Care2.com, a catch-all web site that distributes free e-greeting cards and a blend of new age health care, pet care, and environmental news, caught this editor’s attention with the news that solar power is now cheaper than Diesel-generated electricity in India – without subsidies – and by the manner in which private industry and government agencies are adapting to this.
Two giants on the industrial side have thrown their substantial resources behind solar. BHARTI, the largest mobile phone company, is using the sun to power rural cell towers. Jaine Irrigation, the world’s biggest mango puree producer, is building an 8.5 megawatt solar power plant, according to Care2.
On the governmental side, Sustainable Business.com explains the reverse auction approach that helps India get cheaper power than other countries manage.

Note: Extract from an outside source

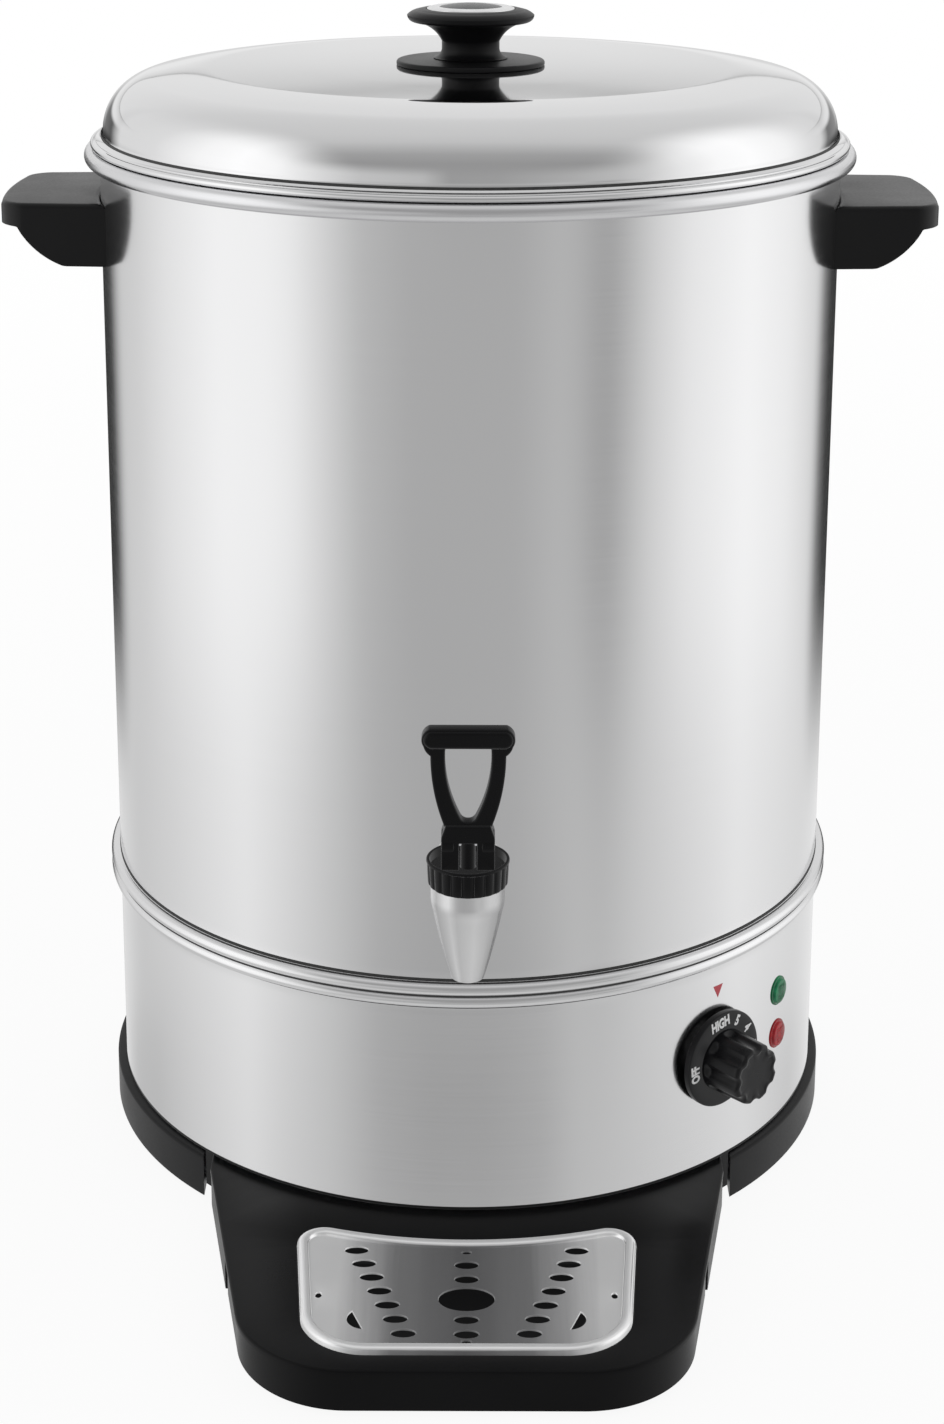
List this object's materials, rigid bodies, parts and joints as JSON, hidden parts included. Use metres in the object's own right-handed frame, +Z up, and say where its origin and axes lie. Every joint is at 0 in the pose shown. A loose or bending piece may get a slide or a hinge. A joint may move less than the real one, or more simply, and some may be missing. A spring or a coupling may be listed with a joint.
{
  "type": "hot water urn",
  "caption": "Round steel hot water urn on a black base, with a lift-off domed lid, lever tap, thermostat dial, pilot lamps, side handles and a slide-out drip tray with a grate.",
  "frame": {"origin": "on the tank's axis, at the surface that the four feet stand on", "axes": "+Z up along the tank's axis; the tap and drip tray face -Y; +X is to the right as the user sees the front"},
  "size_m": [0.462, 0.501, 0.5665],
  "materials": {
    "jacket_steel": "satin stainless sheet",
    "tank_steel": "satin stainless sheet",
    "plain_steel": "plain zinc-coated sheet",
    "polished_steel": "mirror-polished stainless sheet",
    "grate_steel": "satin stainless sheet",
    "bright_plating": "bright plating",
    "screw_steel": "zinc-plated",
    "black_plastic": "black, semi-gloss, fine grain",
    "dial_plastic": "black, satin, with light marks",
    "tap_plastic": "black, satin",
    "dark_gloss": "dark, glossy",
    "green_lens": "translucent green",
    "red_lens": "translucent red",
    "foot_rubber": "matt",
    "silicone": "pale, soft sheen",
    "heater_aluminium": "as cast",
    "element_sheath": "dull, heat-tinted",
    "white_ceramic": "matt ceramic",
    "cream_plastic": "matt",
    "copper_line": "bare copper",
    "nut_brass": "plain brass",
    "lead_insulation": "heat-proof insulation, red-brown"
  },
  "bodies": {
    "vessel": {"base_ring": "black_plastic", "base_screws": "screw_steel", "cable_gland": "black_plastic", "floor_plate": "plain_steel", "gland_nut": "black_plastic", "green_lamp_holder": "black_plastic", "green_lens": "green_lens", "handle_bracket_left": "plain_steel", "handle_bracket_right": "plain_steel", "handle_left": "black_plastic", "handle_right": "black_plastic", "handle_screws": "screw_steel", "heater_nuts": "screw_steel", "heater_plate": "heater_aluminium", "heater_studs": "screw_steel", "heating_element": "element_sheath", "inner_flange": "plain_steel", "inner_tank": "tank_steel", "lower_shell": "jacket_steel", "outer_shell": "jacket_steel", "red_lamp_holder": "black_plastic", "red_lens": "red_lens", "rubber_feet": "foot_rubber", "tap_body": "bright_plating", "tap_bonnet": "tap_plastic", "tap_cover": "tap_plastic", "tap_inner_gasket": "silicone", "tap_nut": "nut_brass", "tap_outer_gasket": "silicone", "tap_spring": "screw_steel", "terminal_block": "cream_plastic", "thermal_cutout": "white_ceramic", "thermostat_body": "plain_steel", "thermostat_bulb": "copper_line", "thermostat_screws": "screw_steel", "wiring": "lead_insulation"},
    "lid": {"lid_shell": "polished_steel", "lid_skirt": "polished_steel", "knob_base": "black_plastic", "lid_knob": "black_plastic", "knob_ring": "bright_plating", "knob_cap": "dark_gloss", "knob_screw": "screw_steel", "knob_washer": "screw_steel"},
    "dial": {"control_knob": "dial_plastic", "dial_shaft": "screw_steel"},
    "valve": {"tap_stem": "tap_plastic", "tap_seat_cup": "silicone"},
    "lever": {"tap_lever": "tap_plastic", "lever_pin": "screw_steel"},
    "tray": {"drip_tray": "black_plastic"},
    "grate": {"drip_grate": "grate_steel"}
  },
  "joints": [
    {"name": "lid_lift", "type": "slide", "parent": "vessel", "child": "lid", "axis": [0, 0, 1], "range_m": [0, 0.15]},
    {"name": "dial_turn", "type": "hinge", "parent": "vessel", "child": "dial", "pos_m": [0.11904, -0.13502, 0.08], "axis": [0.6613, -0.7501, 0], "range_deg": [0, 255]},
    {"name": "valve_lift", "type": "slide", "parent": "vessel", "child": "valve", "axis": [0, 0, 1], "range_m": [0, 0.0035], "deforming": ["tap_spring"]},
    {"name": "lever_tilt", "type": "hinge", "parent": "valve", "child": "lever", "pos_m": [0, -0.242, 0.236], "axis": [1, 0, 0], "range_deg": [0, 40], "stiffness_Nm_per_rad": 0.25, "springref_deg": -17.19},
    {"name": "tray_slide", "type": "slide", "parent": "vessel", "child": "tray", "axis": [0, -1, 0], "range_m": [0, 0.11]},
    {"name": "grate_lift", "type": "slide", "parent": "tray", "child": "grate", "axis": [0, 0, 1], "range_m": [0, 0.06]}
  ],
  "couplings": [
    {"joint": "valve_lift", "follows": "lever_tilt", "m_per_rad": 0.005}
  ]
}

“In India, those that bid the lowest in a reverse auction win the right to build solar plants up to 20 megawatts (MW) and sell the electricity under a 25 year contract.
“Winners are required to buy solar cells domestically. After the auction, they have seven months to arrange financing and 13 months to complete the plants, according to government guidelines.” (One contradictory element in the report was solar’s low cost caused by dropping Chinese solar prices, although guidelines required domestic panels.)
The second such auction was held December 2 and awarded 28 plants with 350 megawatts capacity to the lowest bidders. France’s Solairedirect SA bid $147 per megawatt hour to win the right to build a 5 mW plant, 30-percent cheaper than solar’s worldwide average.
SustainableBusiness.com reports, “Globally, power project developers are paid about $208 per megawatt-hour to build a solar plant, $78 for a wind farm and $76 for a coal plant, according to Bloomberg New Energy Finance levelized cost of energy analysis.
“By forcing companies to compete on price, India is turning solar subsidies on its head – it wants to avoid the high payments that Germany and other EU countries face from paying above-market prices to incentivize growth in the market.”
The video gives some idea of the enthusiasm brought about by aggressive development of solar in at least one province.
India will become the world’s most populous country by 2025 at current birth rates, making their goal of achieving 20,000 megawatts of solar power essential for reducing climate change and air pollution, the latter leading to “high incidence of respiratory diseases, cancer, and heart diseases.”
The reverse auction technique has merit, but still faces the real-world lower costs of coal-fired electricity at this time, although solar and wind could eventually find lower cost points with increased production and new technology.
This author found some difficulty in analyzing cost per megawatt hour for competing technologies because of varying ways of calculating capital and operating costs and the differing types of government subsidies in different countries. Suggestions and apple-to-apple comparisons are welcome.